I have a problem with Numba typing - I read the manual, but eventually hit a brick wall.
The function in question is a part of a bigger project - though it needs to run fast - Python lists are out of the question, hence I've decided on trying Numba. Sadly, the function fails in nopython=True mode, despite the fact that - according to my understanding - all types are being provided.
The code is as follows:
from Numba import jit, njit, uint8, int64, typeof
@jit(uint8[:,:,:](int64))
def findWhite(cropped):
h1 = int64(0)
for i in cropped:
for j in i:
if np.sum(j) == 765:
h1 = h1 + int64(1)
else:
pass
return h1
also, separately:
print(typeof(cropped))
array(uint8, 3d, C)
print(typeof(h1))
int64
In this case 'cropped' is a large uint8 3D C matrix (RGB tiff file comprehension - PIL.Image). Could someone please explain to a Numba newbie what am I doing wrong?

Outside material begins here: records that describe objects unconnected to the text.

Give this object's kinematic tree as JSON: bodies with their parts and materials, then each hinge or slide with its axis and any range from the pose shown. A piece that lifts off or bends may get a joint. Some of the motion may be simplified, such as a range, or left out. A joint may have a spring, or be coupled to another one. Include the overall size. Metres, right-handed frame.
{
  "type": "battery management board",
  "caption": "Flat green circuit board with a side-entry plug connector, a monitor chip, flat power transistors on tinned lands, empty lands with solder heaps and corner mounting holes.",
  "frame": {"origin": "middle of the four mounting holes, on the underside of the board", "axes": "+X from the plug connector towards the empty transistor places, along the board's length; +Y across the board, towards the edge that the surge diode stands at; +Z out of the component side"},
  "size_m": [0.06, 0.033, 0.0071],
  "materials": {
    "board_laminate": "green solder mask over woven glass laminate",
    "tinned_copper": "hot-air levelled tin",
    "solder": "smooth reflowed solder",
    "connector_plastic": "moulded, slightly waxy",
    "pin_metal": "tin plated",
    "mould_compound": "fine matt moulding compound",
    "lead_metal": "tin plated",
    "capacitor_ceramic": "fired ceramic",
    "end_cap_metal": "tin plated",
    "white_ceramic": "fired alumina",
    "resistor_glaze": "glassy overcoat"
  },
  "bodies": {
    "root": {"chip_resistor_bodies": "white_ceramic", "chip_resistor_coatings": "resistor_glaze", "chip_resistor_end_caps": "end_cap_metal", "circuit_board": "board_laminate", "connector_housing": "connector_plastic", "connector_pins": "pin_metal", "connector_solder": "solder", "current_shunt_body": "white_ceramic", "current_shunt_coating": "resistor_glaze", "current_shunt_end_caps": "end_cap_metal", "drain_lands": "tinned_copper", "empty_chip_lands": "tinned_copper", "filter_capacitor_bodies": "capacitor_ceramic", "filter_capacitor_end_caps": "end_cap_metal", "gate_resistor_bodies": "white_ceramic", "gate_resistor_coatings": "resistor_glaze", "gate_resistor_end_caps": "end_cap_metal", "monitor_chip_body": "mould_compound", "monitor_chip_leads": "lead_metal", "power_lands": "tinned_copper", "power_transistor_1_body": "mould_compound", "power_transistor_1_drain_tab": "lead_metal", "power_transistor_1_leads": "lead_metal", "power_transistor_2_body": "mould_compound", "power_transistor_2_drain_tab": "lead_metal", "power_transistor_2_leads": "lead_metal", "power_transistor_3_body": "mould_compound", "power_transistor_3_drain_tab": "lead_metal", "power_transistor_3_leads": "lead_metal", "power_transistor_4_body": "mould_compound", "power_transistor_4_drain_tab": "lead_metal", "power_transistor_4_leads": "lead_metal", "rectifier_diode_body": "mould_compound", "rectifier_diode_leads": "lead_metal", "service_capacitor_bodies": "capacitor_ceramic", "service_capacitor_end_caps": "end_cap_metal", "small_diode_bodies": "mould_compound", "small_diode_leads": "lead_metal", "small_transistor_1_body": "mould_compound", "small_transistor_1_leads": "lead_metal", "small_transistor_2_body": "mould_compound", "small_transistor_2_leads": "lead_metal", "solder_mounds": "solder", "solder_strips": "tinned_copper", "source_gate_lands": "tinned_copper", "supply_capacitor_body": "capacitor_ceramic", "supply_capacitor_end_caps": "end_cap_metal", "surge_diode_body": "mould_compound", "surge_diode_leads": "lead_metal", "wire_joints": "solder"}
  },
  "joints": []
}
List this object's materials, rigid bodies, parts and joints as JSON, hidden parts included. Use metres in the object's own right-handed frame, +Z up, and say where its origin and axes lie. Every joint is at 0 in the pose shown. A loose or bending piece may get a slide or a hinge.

Have you considered using Numpy? That's often a good intermediate between Python lists and Numba, something like:
h1 = (cropped.sum(axis=-1) == 765).sum()
or
h1 = (cropped == 255).all(axis=-1).sum()
The example code you provide is not valid Numba. Your signature is also incorrect, since the input is a 3D array and the output an integer, it should probably be:
@njit(int64(uint8[:,:,:]))
Looping over the array like you do is not valid code. A close translation of your code would be something like this:
@njit(int64(uint8[:,:,:]))
def findWhite(cropped):
h1 = int64(0)
ys, xs, n_bands = cropped.shape
for i in range(ys):
for j in range(xs):
if cropped[i, j, :].sum() == 765:
h1 += 1
return h1
But that isn't very fast and doesn't beat Numpy on my machine. With Numba it's fine to explicitly loop over every element in an array, this is already a lot faster:
@njit(int64(uint8[:,:,:]))
def findWhite_numba(cropped):
h1 = int64(0)
ys, xs, zs = cropped.shape
for i in range(ys):
for j in range(xs):
incr = 1
for k in range(zs):
if cropped[i, j, k] != 255:
incr = 0
break
h1 += incr
return h1
For a 5000x5000x3 array these are the result for me:
Numpy (h1 = (cropped == 255).all(axis=-1).sum()
):
427 ms ± 6.37 ms per loop (mean ± std. dev. of 7 runs, 1 loop each)
findWhite:
612 ms ± 6.16 ms per loop (mean ± std. dev. of 7 runs, 1 loop each)
findWhite_numba:
31 ms ± 1.51 ms per loop (mean ± std. dev. of 7 runs, 10 loops each)
A benefit of the Numpy method is that it generalizes to any amount of dimensions.